** start Supplied data **
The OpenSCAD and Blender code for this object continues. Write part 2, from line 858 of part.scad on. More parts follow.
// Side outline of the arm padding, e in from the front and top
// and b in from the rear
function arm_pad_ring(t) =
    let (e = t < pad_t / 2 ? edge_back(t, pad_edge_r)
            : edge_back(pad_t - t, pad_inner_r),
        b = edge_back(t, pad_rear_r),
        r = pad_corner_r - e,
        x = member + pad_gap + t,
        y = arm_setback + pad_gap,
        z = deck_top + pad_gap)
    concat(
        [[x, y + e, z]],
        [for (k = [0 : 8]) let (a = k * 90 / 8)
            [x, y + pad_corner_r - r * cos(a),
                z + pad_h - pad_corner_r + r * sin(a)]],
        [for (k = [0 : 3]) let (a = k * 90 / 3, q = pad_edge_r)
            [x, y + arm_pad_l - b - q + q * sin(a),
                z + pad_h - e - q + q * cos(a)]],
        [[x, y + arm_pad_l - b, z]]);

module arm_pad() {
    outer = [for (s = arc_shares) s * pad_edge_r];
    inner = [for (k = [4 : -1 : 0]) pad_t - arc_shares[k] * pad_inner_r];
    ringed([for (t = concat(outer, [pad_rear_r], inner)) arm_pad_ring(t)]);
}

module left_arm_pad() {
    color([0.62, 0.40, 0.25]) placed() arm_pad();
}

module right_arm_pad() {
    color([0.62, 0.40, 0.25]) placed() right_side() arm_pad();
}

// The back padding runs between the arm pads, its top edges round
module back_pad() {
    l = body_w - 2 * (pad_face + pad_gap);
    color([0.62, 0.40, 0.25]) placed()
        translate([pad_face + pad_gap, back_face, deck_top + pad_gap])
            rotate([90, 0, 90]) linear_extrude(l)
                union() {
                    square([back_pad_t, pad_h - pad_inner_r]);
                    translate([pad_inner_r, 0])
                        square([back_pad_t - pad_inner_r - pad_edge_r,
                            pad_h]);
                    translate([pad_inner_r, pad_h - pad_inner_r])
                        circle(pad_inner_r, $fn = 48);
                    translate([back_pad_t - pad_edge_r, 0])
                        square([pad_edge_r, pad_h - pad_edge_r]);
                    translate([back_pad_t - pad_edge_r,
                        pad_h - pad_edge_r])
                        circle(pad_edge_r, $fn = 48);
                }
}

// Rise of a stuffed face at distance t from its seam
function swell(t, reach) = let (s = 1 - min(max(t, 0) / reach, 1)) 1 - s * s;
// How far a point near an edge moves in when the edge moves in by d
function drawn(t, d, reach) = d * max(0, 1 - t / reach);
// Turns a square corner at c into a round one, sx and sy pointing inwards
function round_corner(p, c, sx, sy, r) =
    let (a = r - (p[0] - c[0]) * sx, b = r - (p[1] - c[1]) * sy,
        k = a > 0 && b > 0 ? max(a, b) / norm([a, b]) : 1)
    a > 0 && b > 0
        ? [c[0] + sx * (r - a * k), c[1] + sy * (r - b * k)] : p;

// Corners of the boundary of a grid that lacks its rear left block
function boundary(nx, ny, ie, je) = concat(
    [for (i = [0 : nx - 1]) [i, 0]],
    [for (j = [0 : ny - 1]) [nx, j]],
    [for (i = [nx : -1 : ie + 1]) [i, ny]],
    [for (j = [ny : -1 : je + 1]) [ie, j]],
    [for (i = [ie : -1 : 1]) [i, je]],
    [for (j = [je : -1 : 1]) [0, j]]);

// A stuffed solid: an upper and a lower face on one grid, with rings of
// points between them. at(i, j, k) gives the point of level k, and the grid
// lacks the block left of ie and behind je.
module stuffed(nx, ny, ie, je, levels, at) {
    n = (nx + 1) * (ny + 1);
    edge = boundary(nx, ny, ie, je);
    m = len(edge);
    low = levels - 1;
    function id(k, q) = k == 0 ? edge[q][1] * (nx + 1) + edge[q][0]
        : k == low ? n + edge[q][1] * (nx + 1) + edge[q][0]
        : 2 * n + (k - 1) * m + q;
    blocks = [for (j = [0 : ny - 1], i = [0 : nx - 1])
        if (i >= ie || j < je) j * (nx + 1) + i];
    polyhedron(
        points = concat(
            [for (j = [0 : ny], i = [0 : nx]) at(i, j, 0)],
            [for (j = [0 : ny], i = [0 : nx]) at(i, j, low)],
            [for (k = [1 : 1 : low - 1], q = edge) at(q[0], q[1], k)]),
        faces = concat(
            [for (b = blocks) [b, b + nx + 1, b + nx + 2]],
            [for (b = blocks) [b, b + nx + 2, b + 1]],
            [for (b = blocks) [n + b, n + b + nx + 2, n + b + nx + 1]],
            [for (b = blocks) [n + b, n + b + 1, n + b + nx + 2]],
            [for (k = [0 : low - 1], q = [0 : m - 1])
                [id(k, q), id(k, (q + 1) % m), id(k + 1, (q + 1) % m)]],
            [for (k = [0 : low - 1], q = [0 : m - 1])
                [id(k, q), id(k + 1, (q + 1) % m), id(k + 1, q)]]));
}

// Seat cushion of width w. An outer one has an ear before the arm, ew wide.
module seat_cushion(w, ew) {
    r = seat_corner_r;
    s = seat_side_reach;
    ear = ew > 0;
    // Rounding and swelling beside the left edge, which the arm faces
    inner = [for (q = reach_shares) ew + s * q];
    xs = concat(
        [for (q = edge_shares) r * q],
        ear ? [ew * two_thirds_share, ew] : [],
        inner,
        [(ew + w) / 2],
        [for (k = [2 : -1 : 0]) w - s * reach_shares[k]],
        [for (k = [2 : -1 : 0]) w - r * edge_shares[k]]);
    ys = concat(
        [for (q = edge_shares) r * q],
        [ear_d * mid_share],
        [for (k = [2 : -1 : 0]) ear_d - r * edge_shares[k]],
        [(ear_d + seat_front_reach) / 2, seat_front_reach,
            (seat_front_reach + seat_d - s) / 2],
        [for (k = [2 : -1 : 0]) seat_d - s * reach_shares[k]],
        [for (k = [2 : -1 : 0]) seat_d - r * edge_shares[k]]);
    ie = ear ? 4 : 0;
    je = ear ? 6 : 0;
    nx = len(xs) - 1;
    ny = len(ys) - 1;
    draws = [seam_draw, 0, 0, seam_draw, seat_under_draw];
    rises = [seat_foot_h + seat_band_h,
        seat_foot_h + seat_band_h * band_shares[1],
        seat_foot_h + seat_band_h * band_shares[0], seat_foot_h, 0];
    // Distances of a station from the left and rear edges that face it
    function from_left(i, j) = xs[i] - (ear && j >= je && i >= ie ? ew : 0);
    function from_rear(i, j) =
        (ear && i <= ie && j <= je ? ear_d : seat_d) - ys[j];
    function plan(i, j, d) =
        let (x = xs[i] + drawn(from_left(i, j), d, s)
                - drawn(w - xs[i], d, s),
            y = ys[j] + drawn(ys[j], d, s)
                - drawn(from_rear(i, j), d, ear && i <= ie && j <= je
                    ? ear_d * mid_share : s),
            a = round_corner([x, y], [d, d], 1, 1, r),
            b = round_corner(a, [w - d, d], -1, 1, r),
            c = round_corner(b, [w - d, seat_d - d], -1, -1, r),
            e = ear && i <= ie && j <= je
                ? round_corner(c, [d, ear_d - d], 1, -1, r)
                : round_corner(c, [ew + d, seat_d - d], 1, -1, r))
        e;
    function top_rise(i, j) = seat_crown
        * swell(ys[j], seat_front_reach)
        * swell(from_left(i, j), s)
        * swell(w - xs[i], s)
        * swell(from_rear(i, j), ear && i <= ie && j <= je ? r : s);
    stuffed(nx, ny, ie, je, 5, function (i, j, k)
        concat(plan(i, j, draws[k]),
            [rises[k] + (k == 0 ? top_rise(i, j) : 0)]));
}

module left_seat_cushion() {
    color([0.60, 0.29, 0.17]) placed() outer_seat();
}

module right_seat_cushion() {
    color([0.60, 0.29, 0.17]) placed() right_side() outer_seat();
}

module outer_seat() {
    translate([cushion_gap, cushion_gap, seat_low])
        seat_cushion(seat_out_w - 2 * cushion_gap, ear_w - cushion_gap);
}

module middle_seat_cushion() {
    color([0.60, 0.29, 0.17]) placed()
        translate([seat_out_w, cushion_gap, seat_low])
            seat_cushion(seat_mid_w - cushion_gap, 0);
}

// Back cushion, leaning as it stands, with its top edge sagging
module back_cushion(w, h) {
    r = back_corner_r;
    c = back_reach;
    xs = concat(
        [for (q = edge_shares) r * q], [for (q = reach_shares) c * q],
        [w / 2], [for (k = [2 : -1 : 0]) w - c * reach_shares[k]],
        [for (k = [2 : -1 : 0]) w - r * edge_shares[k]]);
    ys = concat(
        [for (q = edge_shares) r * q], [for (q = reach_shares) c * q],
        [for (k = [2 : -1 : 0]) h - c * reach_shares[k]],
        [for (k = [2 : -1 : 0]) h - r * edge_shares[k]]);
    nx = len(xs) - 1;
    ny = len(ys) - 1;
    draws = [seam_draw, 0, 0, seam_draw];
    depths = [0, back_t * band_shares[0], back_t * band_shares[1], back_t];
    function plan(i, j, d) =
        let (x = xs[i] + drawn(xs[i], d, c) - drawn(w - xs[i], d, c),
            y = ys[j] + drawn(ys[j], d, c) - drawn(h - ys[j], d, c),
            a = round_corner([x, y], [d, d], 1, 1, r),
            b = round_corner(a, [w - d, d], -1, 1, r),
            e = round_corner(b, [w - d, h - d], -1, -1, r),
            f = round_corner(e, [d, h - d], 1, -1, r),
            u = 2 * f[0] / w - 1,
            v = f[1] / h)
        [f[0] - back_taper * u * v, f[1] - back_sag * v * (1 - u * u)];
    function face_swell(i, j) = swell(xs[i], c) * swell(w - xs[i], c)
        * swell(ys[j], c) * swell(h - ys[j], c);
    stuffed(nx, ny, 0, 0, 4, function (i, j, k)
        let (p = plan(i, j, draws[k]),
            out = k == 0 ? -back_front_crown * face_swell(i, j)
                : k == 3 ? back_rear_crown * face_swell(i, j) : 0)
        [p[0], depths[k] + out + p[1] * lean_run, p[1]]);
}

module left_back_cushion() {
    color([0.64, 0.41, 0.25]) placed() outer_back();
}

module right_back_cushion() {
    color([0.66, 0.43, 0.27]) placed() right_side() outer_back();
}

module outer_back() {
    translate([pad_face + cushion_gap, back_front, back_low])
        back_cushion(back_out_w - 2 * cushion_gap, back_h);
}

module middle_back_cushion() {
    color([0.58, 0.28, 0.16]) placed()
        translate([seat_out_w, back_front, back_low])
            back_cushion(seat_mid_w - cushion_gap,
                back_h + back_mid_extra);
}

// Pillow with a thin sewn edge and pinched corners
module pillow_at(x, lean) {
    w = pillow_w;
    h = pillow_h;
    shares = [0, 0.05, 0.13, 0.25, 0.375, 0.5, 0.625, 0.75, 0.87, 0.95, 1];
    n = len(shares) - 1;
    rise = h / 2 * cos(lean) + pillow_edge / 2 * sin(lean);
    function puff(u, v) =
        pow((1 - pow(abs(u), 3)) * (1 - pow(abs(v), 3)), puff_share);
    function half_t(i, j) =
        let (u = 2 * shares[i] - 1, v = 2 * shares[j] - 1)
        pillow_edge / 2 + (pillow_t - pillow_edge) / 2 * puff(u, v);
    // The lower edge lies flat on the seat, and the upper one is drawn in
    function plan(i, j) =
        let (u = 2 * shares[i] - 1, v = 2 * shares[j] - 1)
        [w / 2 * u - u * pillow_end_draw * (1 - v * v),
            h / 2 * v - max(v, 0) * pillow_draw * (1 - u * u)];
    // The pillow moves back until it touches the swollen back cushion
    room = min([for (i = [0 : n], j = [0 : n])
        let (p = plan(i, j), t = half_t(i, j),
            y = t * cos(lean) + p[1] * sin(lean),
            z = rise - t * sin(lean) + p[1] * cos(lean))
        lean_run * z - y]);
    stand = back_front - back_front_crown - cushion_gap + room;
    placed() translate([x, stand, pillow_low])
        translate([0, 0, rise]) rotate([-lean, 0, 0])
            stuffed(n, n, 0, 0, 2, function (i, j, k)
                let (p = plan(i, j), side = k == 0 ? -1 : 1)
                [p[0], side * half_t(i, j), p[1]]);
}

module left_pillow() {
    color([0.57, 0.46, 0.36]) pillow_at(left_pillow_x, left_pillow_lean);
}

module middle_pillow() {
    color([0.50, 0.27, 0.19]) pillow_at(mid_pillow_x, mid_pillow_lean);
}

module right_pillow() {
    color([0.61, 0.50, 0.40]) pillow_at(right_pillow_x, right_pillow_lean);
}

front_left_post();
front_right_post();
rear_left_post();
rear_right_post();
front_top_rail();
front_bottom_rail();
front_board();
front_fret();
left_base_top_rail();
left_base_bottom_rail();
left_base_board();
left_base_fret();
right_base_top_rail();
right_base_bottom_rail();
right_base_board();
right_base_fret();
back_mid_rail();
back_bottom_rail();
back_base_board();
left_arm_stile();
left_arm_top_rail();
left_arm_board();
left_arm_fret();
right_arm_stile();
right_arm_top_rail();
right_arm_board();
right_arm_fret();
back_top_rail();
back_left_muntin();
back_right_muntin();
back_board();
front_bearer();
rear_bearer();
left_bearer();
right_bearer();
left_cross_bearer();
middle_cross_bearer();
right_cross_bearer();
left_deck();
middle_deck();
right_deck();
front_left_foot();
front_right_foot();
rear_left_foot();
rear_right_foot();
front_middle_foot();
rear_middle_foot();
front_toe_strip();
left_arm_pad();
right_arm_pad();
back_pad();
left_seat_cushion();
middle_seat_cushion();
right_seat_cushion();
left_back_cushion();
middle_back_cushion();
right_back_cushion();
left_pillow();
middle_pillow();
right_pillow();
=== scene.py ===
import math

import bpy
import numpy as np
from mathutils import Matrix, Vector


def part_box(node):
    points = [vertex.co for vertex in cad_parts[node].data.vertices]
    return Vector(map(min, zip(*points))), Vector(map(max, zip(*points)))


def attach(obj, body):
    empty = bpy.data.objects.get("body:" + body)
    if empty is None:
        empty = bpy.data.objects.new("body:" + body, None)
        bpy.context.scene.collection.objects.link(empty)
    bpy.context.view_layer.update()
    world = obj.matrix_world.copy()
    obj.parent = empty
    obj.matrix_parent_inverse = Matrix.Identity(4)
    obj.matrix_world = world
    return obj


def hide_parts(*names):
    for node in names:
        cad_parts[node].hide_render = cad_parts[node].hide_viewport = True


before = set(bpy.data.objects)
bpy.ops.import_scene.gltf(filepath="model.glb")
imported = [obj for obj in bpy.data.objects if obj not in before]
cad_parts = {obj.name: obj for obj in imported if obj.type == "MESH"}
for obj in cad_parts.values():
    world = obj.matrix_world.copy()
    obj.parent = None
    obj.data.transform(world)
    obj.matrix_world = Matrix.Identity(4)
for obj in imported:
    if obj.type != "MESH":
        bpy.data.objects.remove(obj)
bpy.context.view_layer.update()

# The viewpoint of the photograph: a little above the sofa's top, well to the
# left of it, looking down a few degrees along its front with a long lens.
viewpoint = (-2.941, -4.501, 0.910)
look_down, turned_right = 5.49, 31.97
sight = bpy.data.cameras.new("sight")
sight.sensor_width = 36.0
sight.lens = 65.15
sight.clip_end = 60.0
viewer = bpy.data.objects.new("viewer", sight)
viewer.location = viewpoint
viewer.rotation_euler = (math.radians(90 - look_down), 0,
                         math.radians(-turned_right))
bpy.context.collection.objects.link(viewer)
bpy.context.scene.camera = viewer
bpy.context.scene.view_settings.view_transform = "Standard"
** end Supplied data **
Problem details: Extract exactly the run of lines beginning at the line with "front_left_post();" and ending at the line with "for node in", including both ends and nothing beyond them.

Exercise output:
front_left_post();
front_right_post();
rear_left_post();
rear_right_post();
front_top_rail();
front_bottom_rail();
front_board();
front_fret();
left_base_top_rail();
left_base_bottom_rail();
left_base_board();
left_base_fret();
right_base_top_rail();
right_base_bottom_rail();
right_base_board();
right_base_fret();
back_mid_rail();
back_bottom_rail();
back_base_board();
left_arm_stile();
left_arm_top_rail();
left_arm_board();
left_arm_fret();
right_arm_stile();
right_arm_top_rail();
right_arm_board();
right_arm_fret();
back_top_rail();
back_left_muntin();
back_right_muntin();
back_board();
front_bearer();
rear_bearer();
left_bearer();
right_bearer();
left_cross_bearer();
middle_cross_bearer();
right_cross_bearer();
left_deck();
middle_deck();
right_deck();
front_left_foot();
front_right_foot();
rear_left_foot();
rear_right_foot();
front_middle_foot();
rear_middle_foot();
front_toe_strip();
left_arm_pad();
right_arm_pad();
back_pad();
left_seat_cushion();
middle_seat_cushion();
right_seat_cushion();
left_back_cushion();
middle_back_cushion();
right_back_cushion();
left_pillow();
middle_pillow();
right_pillow();
=== scene.py ===
import math

import bpy
import numpy as np
from mathutils import Matrix, Vector


def part_box(node):
    points = [vertex.co for vertex in cad_parts[node].data.vertices]
    return Vector(map(min, zip(*points))), Vector(map(max, zip(*points)))


def attach(obj, body):
    empty = bpy.data.objects.get("body:" + body)
    if empty is None:
        empty = bpy.data.objects.new("body:" + body, None)
        bpy.context.scene.collection.objects.link(empty)
    bpy.context.view_layer.update()
    world = obj.matrix_world.copy()
    obj.parent = empty
    obj.matrix_parent_inverse = Matrix.Identity(4)
    obj.matrix_world = world
    return obj


def hide_parts(*names):
    for node in names:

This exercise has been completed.